• [INSTRUCTION]
Gather each line in the entries that includes the string "Identity".

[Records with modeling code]

########################################

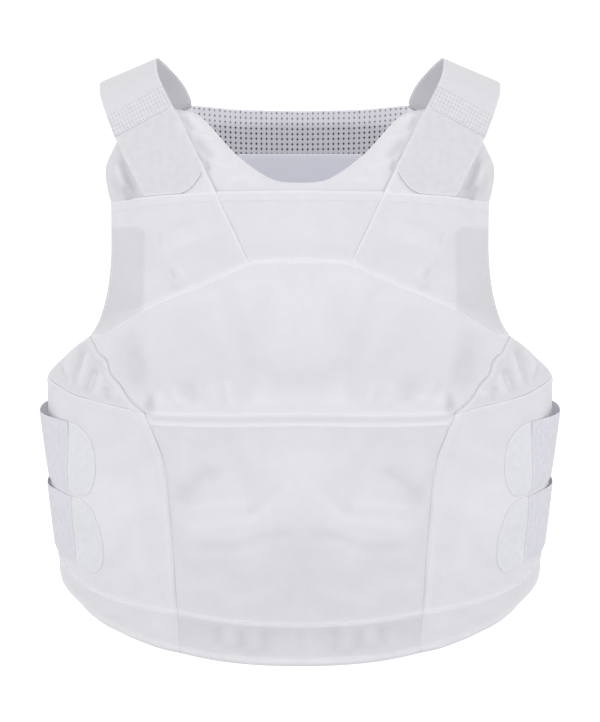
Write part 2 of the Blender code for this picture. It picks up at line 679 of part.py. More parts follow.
def build_vest():
    """Build every piece of the vest."""
    finish = make_finishes()
    white, elastic, tab = (finish[name] for name in ("white_cloth", "white_elastic", "tab_cloth"))
    build_front_panel(white)
    build_yoke(white)
    build_landings(white)
    build_chest_pocket(white)
    build_waist(white)
    build_wings(white)
    build_hem(white)
    build_gussets(finish["thin_white_cloth"])
    build_back(white, finish["mesh_lining"], finish["label_satin"])
    build_shoulder_tabs(tab)
    build_shoulder_straps(elastic, white)
    build_side_straps(elastic, tab)


clear_scene()
VEST = bpy.data.collections.new("concealable_vest")
bpy.context.scene.collection.children.link(VEST)
build_vest()
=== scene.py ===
"""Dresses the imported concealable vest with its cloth, webbing, stitches and a plain studio.

The vest is filled out as it is worn. Each cloth is cut flat, in metres of real girth and height, and wrapped
round the form that fills the vest. The wearer's left is +X, the front faces -Y and up is +Z.
"""

import logging
import math
from collections.abc import Callable, Sequence
from dataclasses import dataclass, replace
from enum import Enum

import bpy
import numpy as np
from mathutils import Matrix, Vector
from mathutils.geometry import delaunay_2d_cdt
from mathutils.kdtree import KDTree


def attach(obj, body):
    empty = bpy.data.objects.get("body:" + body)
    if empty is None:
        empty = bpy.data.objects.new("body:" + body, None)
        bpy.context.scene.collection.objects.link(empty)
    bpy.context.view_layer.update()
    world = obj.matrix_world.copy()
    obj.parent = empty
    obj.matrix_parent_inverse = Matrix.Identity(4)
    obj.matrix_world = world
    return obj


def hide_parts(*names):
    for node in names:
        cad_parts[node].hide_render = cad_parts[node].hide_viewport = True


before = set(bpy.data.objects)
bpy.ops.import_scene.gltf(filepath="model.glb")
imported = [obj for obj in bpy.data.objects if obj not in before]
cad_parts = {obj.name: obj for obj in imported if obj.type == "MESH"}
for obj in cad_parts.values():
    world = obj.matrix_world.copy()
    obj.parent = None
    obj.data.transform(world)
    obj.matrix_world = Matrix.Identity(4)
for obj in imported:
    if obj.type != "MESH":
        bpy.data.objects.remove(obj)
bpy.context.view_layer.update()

LOG = logging.getLogger("vest")
ROOT = "root"

Array = np.ndarray
Line = tuple[tuple[float, float], ...]
Lift = Callable[[Array], Array]

MM = 0.001
SIDES = (("left", False), ("right", True))
SEAM_HALF_GAP = 0.008 * MM
LAYER_GAP = 0.35 * MM
OUTLINE_STEP = 1.5 * MM
SAME_POINT = 0.5 * MM
TINY = 1e-9
SHARP_ANGLE = math.radians(50)

# The least width and length that a cloth's flat cut is taken to have.
SMALLEST_CUT = 10.1 * MM


# The form under the vest, unrolled to girth and height.

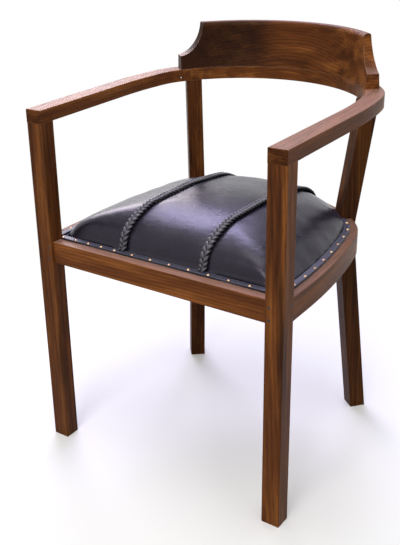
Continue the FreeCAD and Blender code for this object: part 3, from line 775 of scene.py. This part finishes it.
def add_lamp(name, place, target, size, watts, tint):
    """Soft box that faces a target."""
    lamp = bpy.data.lights.new(name, "AREA")
    lamp.shape = "RECTANGLE"
    lamp.size, lamp.size_y = size
    lamp.energy = watts
    lamp.color = tint
    holder = bpy.data.objects.new(name, lamp)
    bpy.context.scene.collection.objects.link(holder)
    aim = (Vector(target) - Vector(place)).to_track_quat("-Z", "Y")
    holder.matrix_world = Matrix.Translation(place) @ aim.to_matrix().to_4x4()
    holder.visible_camera = False


def seen_directly(graph):
    """1 for what the camera sees, also in a reflection or through glass, and 0 for light that bounces."""
    rays = [graph.add("ShaderNodeLightPath", output=kind)
            for kind in ("Is Camera Ray", "Is Glossy Ray", "Is Transmission Ray")]
    return graph.step(rays[0] + rays[1] + rays[2], 0.0, 1.0)


def add_world():
    """Plain pale surroundings."""
    world = bpy.data.worlds.new("studio")
    bpy.context.scene.world = world
    world.use_nodes = True
    graph = Graph(world.node_tree)
    plain = graph.add("ShaderNodeBackground", {}, {"Color": (0.95, 0.97, 1.0, 1), "Strength": 0.34})
    white = graph.add("ShaderNodeBackground", {}, {"Color": (1, 1, 1, 1), "Strength": 1.0})
    both = graph.add("ShaderNodeMixShader", {}, {0: seen_directly(graph), 1: plain, 2: white})
    graph.add("ShaderNodeOutputWorld", {}, {"Surface": both})


def add_floor():
    _, tints = settings()
    shape = bmesh.new()
    bmesh.ops.create_circle(shape, cap_ends=True, radius=9, segments=96)
    mesh = bpy.data.meshes.new("floor")
    shape.to_mesh(mesh)
    shape.free()
    material, graph = new_material("floor")
    floor_shader = graph.add("ShaderNodeBsdfPrincipled", {}, {
        "Base Color": tuple(tints.floor), "Roughness": 0.9, "Specular IOR Level": 0.1,
        "Emission Color": (1, 1, 1, 1), "Emission Strength": FLOOR_LIFT})
    white = graph.add("ShaderNodeEmission", {}, {"Color": (1, 1, 1, 1), "Strength": 1.0})
    dim = graph.add("ShaderNodeBsdfDiffuse", {}, {"Color": (0.30, 0.30, 0.31, 1)})
    away = graph.step(graph.length(graph.place()), 0.36, 0.95)
    shown = graph.add("ShaderNodeMixShader", {}, {0: away, 1: floor_shader, 2: white})
    both = graph.add("ShaderNodeMixShader", {}, {0: seen_directly(graph), 1: dim, 2: shown})
    graph.add("ShaderNodeOutputMaterial", {}, {"Surface": both})
    mesh.materials.append(material)
    floor = bpy.data.objects.new("floor", mesh)
    bpy.context.scene.collection.objects.link(floor)


# Operators


class CHAIR_OT_frame_wood(bpy.types.Operator):
    """Gives every board of the frame its own walnut, and the hidden wood its finish"""

    bl_idname = "chair.frame_wood"
    bl_label = "Wood of the frame"

    def execute(self, context):
        tints = context.scene.chair_colours
        for seed, node in enumerate(BOARDS):
            paint(node, board_wood(node, seed))
        plug = plain_wood("plug_wood", tuple(tints.plug), size=1.6)
        for node in ("front_rail_pegs", "side_rail_pegs"):
            paint(node, plug)
        hidden = plain_wood("block_wood", tuple(tints.block))
        for node in parts:
            if "corner_block_" in node and "screws" not in node or "spline" in node or "dowels" in node:
                paint(node, hidden)
        paint("seat_board", plywood())
        return {"FINISHED"}


class CHAIR_OT_metal(bpy.types.Operator):
    """Finishes the brass nails, the bright pins and the screws"""

    bl_idname = "chair.metal"
    bl_label = "Nails, pins and screws"

    def execute(self, context):
        nail = brass()
        for node in ("nails_front", "nails_left", "nails_right", "nails_rear"):
            paint(node, nail)
        bright = steel()
        for node in ("arm_pins", "corner_block_screws", "seat_board_screws"):
            paint(node, bright)
        return {"FINISHED"}


class CHAIR_OT_seat(bpy.types.Operator):
    """Builds the stuffed leather cover in three panels, the foam in it and the two braided laces"""

    bl_idname = "chair.seat"
    bl_label = "Leather seat and laces"

    def execute(self, context):
        skin = add_cover()
        add_foam()
        for side in (-1, 1):
            add_lace(skin, side)
        return {"FINISHED"}


class CHAIR_OT_bands(bpy.types.Operator):
    """Builds the leather band round the edge of the seat"""

    bl_idname = "chair.bands"
    bl_label = "Edge band"

    def execute(self, context):
        material = band_leather()
        for node in ("edge_band_front", "edge_band_left", "edge_band_right", "edge_band_rear"):
            add_band(node, material)
        return {"FINISHED"}


class CHAIR_OT_stage(bpy.types.Operator):
    """Adds the pale floor, the soft studio light and the camera"""

    bl_idname = "chair.stage"
    bl_label = "Floor, light and camera"

    def execute(self, context):
        add_camera()
        add_world()
        add_floor()
        seat = (0, 0, 0.45)
        add_lamp("key", (0.45, -2.7, 2.4), seat, (1.4, 1.4), 46, (1.0, 0.97, 0.93))
        add_lamp("sky", (-1.35, 1.70, 2.75), seat, (1.8, 0.9), 62, (0.68, 0.64, 1.0))
        add_lamp("left", (-1.95, 1.50, 1.60), seat, (1.3, 1.0), 26, (1.0, 0.92, 1.0))
        add_lamp("top", (0.2, -0.3, 3.0), seat, (2.0, 2.0), 40, (1.0, 0.99, 0.97))
        context.scene.view_settings.view_transform = "Standard"
        return {"FINISHED"}


class VIEW3D_PT_captains_chair(bpy.types.Panel):
    """Lists the steps that dress the chair"""

    bl_idname = "VIEW3D_PT_captains_chair"
    bl_label = "Captains chair"
    bl_space_type = "VIEW_3D"
    bl_region_type = "UI"
    bl_category = "Chair"

    def draw(self, context):
        for step in STEPS:
            self.layout.operator(step.bl_idname)
        for group in (context.scene.chair_sizes, context.scene.chair_colours):
            for key in group.__annotations__:
                self.layout.prop(group, key)


STEPS = (CHAIR_OT_stage, CHAIR_OT_frame_wood, CHAIR_OT_metal, CHAIR_OT_seat, CHAIR_OT_bands)
CLASSES = (ChairSizes, ChairColours, *STEPS, VIEW3D_PT_captains_chair)


def register():
    for one in CLASSES:
        bpy.utils.register_class(one)
    bpy.types.Scene.chair_sizes = PointerProperty(type=ChairSizes)
    bpy.types.Scene.chair_colours = PointerProperty(type=ChairColours)


def unregister():
    del bpy.types.Scene.chair_colours
    del bpy.types.Scene.chair_sizes
    for one in reversed(CLASSES):
        bpy.utils.unregister_class(one)


def main():
    register()
    bpy.ops.chair.stage()
    bpy.ops.chair.frame_wood()
    bpy.ops.chair.metal()
    bpy.ops.chair.seat()
    bpy.ops.chair.bands()


if __name__ == "__main__":
    main()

########################################

• [ANSWER TO THE TASK]
    obj.matrix_parent_inverse = Matrix.Identity(4)
    obj.matrix_world = Matrix.Identity(4)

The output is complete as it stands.